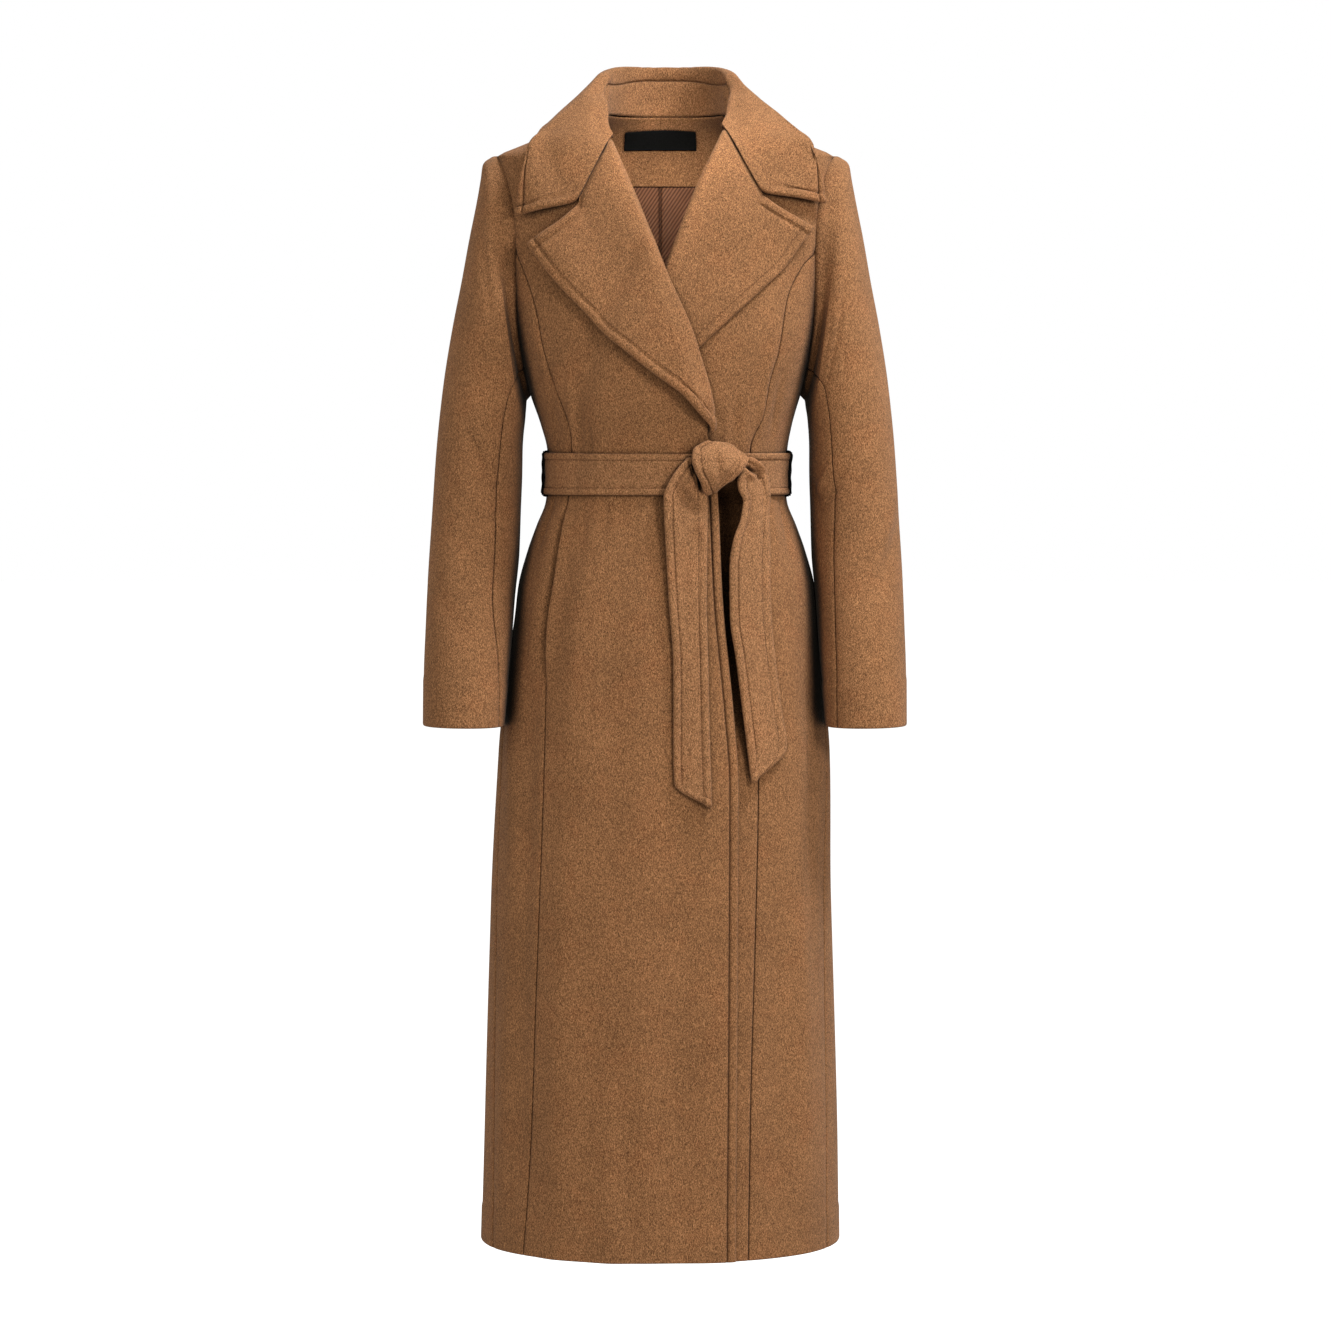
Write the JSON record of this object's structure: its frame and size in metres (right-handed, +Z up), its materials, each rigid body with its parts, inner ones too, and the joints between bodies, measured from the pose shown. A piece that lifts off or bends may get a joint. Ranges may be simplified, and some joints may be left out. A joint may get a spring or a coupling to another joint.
{
  "type": "wool wrap coat",
  "caption": "Long wool wrap coat in its worn, hollow form, with notched lapels, a wide collar, two-piece sleeves and a tied belt.",
  "frame": {"origin": "between the two shoulder tips, where the wearer's shoulders carry the coat", "axes": "+Z up from the hem to the collar, -Y to the coat's front, +X to the wearer's left"},
  "size_m": [0.5334, 0.3033, 1.3181],
  "materials": {
    "wool": "brushed camel wool coating with a short nap",
    "belt_wool": "brushed camel wool coating, two layers stitched along the edges",
    "lining": "dark brown diagonal twill lining, slight sheen",
    "label": "plain black woven label",
    "thread": "plain black thread chain"
  },
  "bodies": {
    "root": {"front_right": "wool", "front_right_skirt": "wool", "front_left": "wool", "front_left_skirt": "wool", "side_front_right": "wool", "side_front_right_skirt": "wool", "side_front_left": "wool", "side_front_left_skirt": "wool", "back_right": "wool", "back_right_skirt": "wool", "back_left": "wool", "back_left_skirt": "wool", "upper_sleeve_right": "wool", "under_sleeve_right": "wool", "upper_sleeve_left": "wool", "under_sleeve_left": "wool", "collar": "wool", "lapel_right": "wool", "lapel_left": "wool", "back_neck_facing": "wool", "belt_band": "belt_wool", "belt_knot_wrap": "belt_wool", "belt_knot_core": "belt_wool", "belt_tail_right": "belt_wool", "belt_tail_left": "belt_wool", "back_lining": "lining", "neck_label": "label", "belt_loop_right": "thread", "belt_loop_left": "thread"}
  },
  "joints": []
}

### Set task
Extract, word for word, each line of the listing above.

### Exercise solution
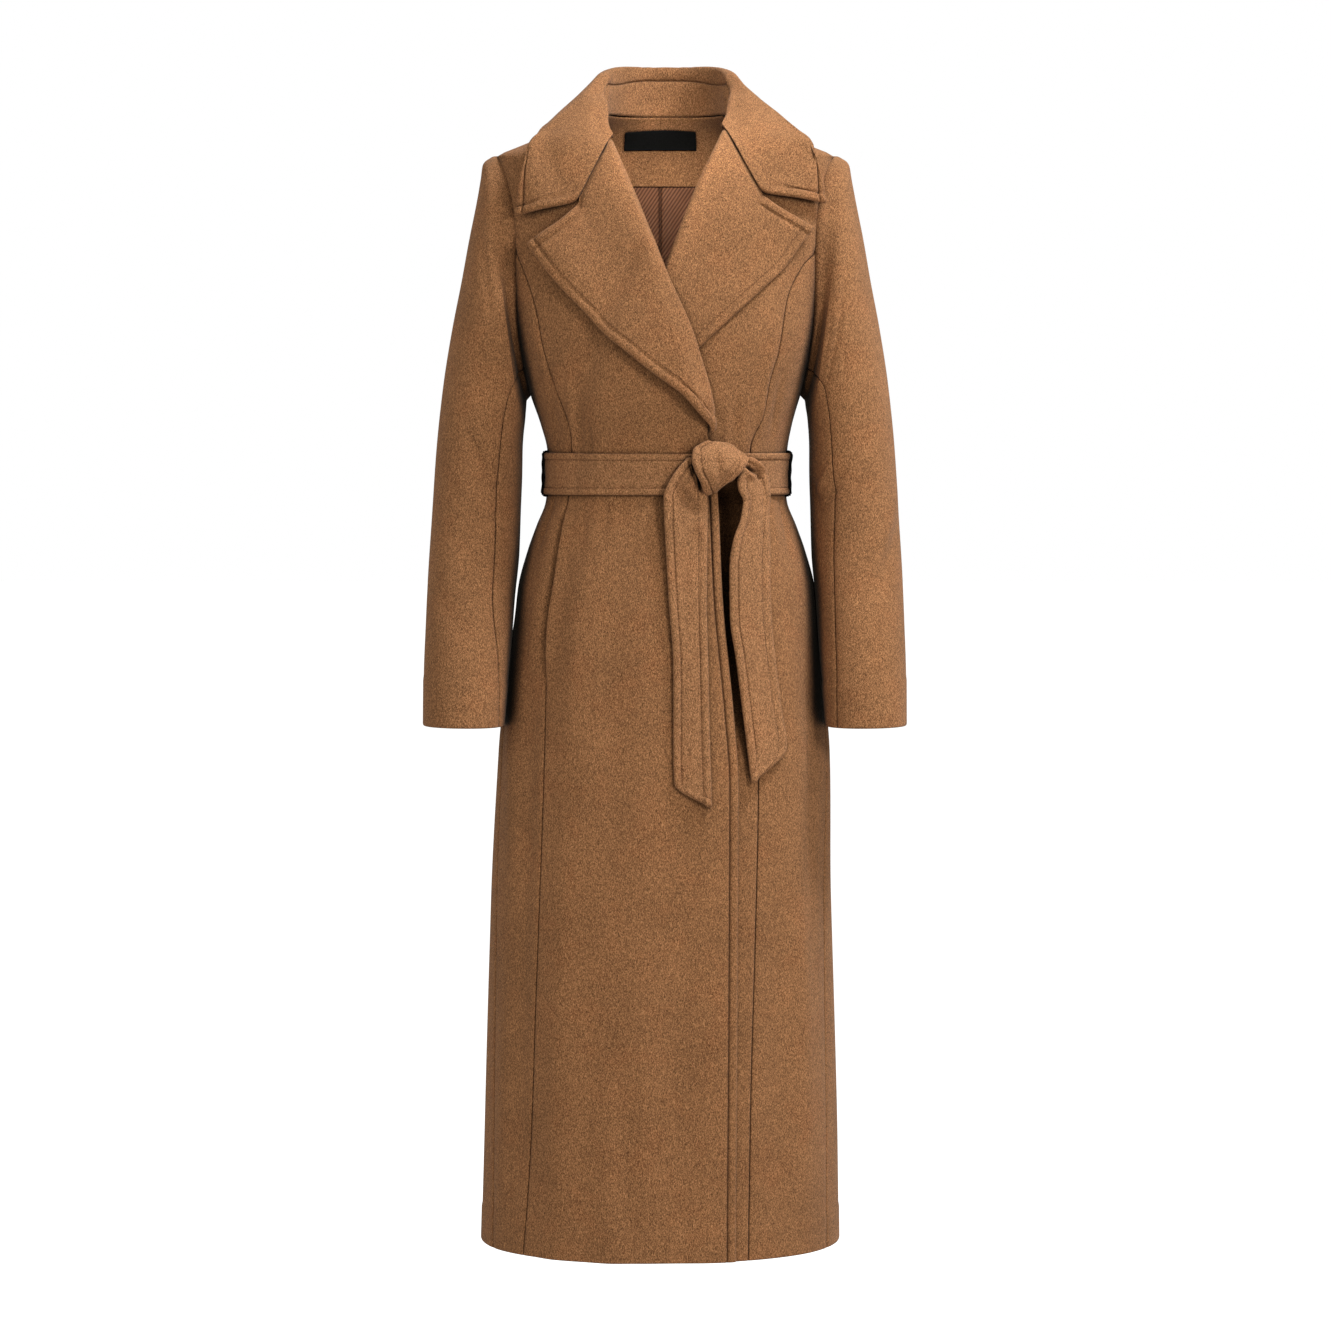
Write the JSON record of this object's structure: its frame and size in metres (right-handed, +Z up), its materials, each rigid body with its parts, inner ones too, and the joints between bodies, measured from the pose shown. A piece that lifts off or bends may get a joint. Ranges may be simplified, and some joints may be left out. A joint may get a spring or a coupling to another joint.
{
  "type": "wool wrap coat",
  "caption": "Long wool wrap coat in its worn, hollow form, with notched lapels, a wide collar, two-piece sleeves and a tied belt.",
  "frame": {"origin": "between the two shoulder tips, where the wearer's shoulders carry the coat", "axes": "+Z up from the hem to the collar, -Y to the coat's front, +X to the wearer's left"},
  "size_m": [0.5334, 0.3033, 1.3181],
  "materials": {
    "wool": "brushed camel wool coating with a short nap",
    "belt_wool": "brushed camel wool coating, two layers stitched along the edges",
    "lining": "dark brown diagonal twill lining, slight sheen",
    "label": "plain black woven label",
    "thread": "plain black thread chain"
  },
  "bodies": {
    "root": {"front_right": "wool", "front_right_skirt": "wool", "front_left": "wool", "front_left_skirt": "wool", "side_front_right": "wool", "side_front_right_skirt": "wool", "side_front_left": "wool", "side_front_left_skirt": "wool", "back_right": "wool", "back_right_skirt": "wool", "back_left": "wool", "back_left_skirt": "wool", "upper_sleeve_right": "wool", "under_sleeve_right": "wool", "upper_sleeve_left": "wool", "under_sleeve_left": "wool", "collar": "wool", "lapel_right": "wool", "lapel_left": "wool", "back_neck_facing": "wool", "belt_band": "belt_wool", "belt_knot_wrap": "belt_wool", "belt_knot_core": "belt_wool", "belt_tail_right": "belt_wool", "belt_tail_left": "belt_wool", "back_lining": "lining", "neck_label": "label", "belt_loop_right": "thread", "belt_loop_left": "thread"}
  },
  "joints": []
}